Da Franco Arminio, riceviamo e pubblichiamo
Ieri sera a Bisaccia il sindaco del mio paese mi ha dedicato tutto il suo comizio. Quello che ho capito io è questo: noi siamo concreti, tu no. Tu ami le margherite, noi il cemento armato. Il sindaco di Bisaccia è un campione dell’idea piccolo paese, piccole cose. Lui non parla alla pancia dei suoi elettori, ma ai piedi ed è come se li invitasse a darmi un calcio in culo a me e alla poesia e ai sogni e alla visione di una vita grande.
Alla fine il suo mi è sembrato addirittura un insulto al creato.
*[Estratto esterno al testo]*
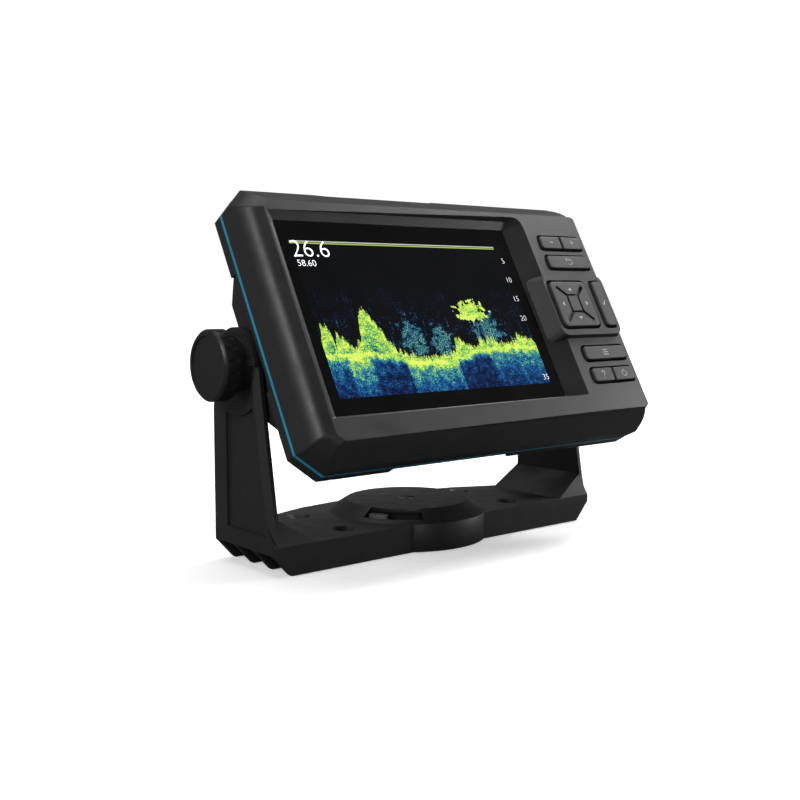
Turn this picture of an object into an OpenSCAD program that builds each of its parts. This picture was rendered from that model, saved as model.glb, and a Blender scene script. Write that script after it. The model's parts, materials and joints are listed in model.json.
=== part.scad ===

Mi è parso di sentire una persona profondamente atea, profondamente arresa all’idea della politica come l’arte di mantenere a tutti i costi un piccolo potere. La politica in genere non è mai avversata dalla poesia sullo stesso terreno. Raramente un poeta scende sul terreno della competizione elettorale. E quando questo succede la politica diventa molto cattiva.
Sento molta cattiveria intorno alla mia persona, la sento proprio nell’aria che respiro, come se ci fossero gli sputi e le maledizioni di chi non si fa capace che un poeta potrebbe diventare sindaco. Non so cosa accadrà, intanto ieri sera mi sono sentito calato in un piccolo inferno. Ma anche questa è un’apparenza, i paesi sono pieni di belle persone, e sono pieni di futuro, bisogna resistere all’idea che tutto è perduto e che i furbi vinceranno sempre. Io mi sto battendo per il mio paese e per difendere uno spazio per il sacro e per l’incanto e per l’immaginazione. Non sto facendo semplicemente una battaglia politica. Ha ragione il sindaco del mio paese, la mia è invasione di campo, ma per cambiare un campo di ortiche in un campo di margherite.